動画撮影や手軽さを重視するなら、K&F Conceptの可変NDフィルターが人気です。ND2~ND400まで1枚で調整でき、価格も5,000円~8,000円程度とリーズナブル。初心者でも扱いやすく、YouTubeクリエイターにも多く使われています。

画質にこだわりたい風景写真愛好家には、NiSi NDフィルターがおすすめです。色かぶりが少なく、シャープネスの劣化も最小限に抑えられています。価格は20,000円~30,000円程度と少し高めですが、その分品質も確かです。僕もこのフィルターを使っていますが、可変NDとは思えないくらい色が安定していてとても使いやすいです。
購入する際は、必ず自分のレンズのフィルター径を確認してください。レンズの前面や側面に「⌀67mm」などと書かれているのがフィルター径です。間違ったサイズを買ってしまうと取り付けられないので注意しましょう。
まとめ
NDフィルターは、カメラ初心者でも簡単に使えて、写真と動画の表現力を大幅にアップさせてくれる魔法のようなアクセサリーです。明るい日中でも滝の流れを絹のように撮影したり、背景を美しくぼかしたポートレートを撮ったり、映画のような自然な動画を撮影することができます。

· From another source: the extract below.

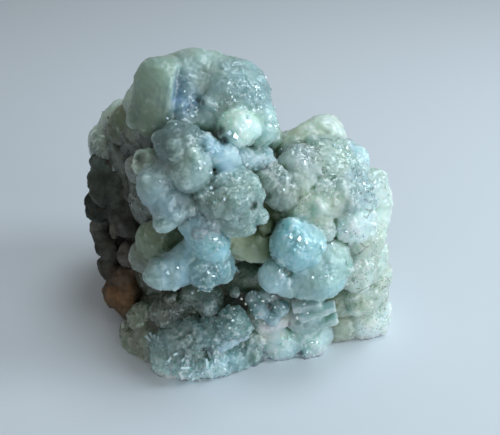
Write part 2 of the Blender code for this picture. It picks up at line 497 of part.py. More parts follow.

選び方のポイントは、まず自分の撮影スタイルを考えることです。写真メインで画質重視なら固定ND、動画や手軽さを求めるなら可変NDがおすすめ。初心者の方は、まずND16の固定NDフィルター1枚から始めてみてください。
NDフィルターを使い始めると、今まで「撮れない」と諦めていたシーンが撮れるようになり、写真や動画がぐっと上達したように感じるはずです。ぜひ一度試してみて、NDフィルターの魅力を体験してみてください。きっと新しい撮影の楽しさを発見できるでしょう。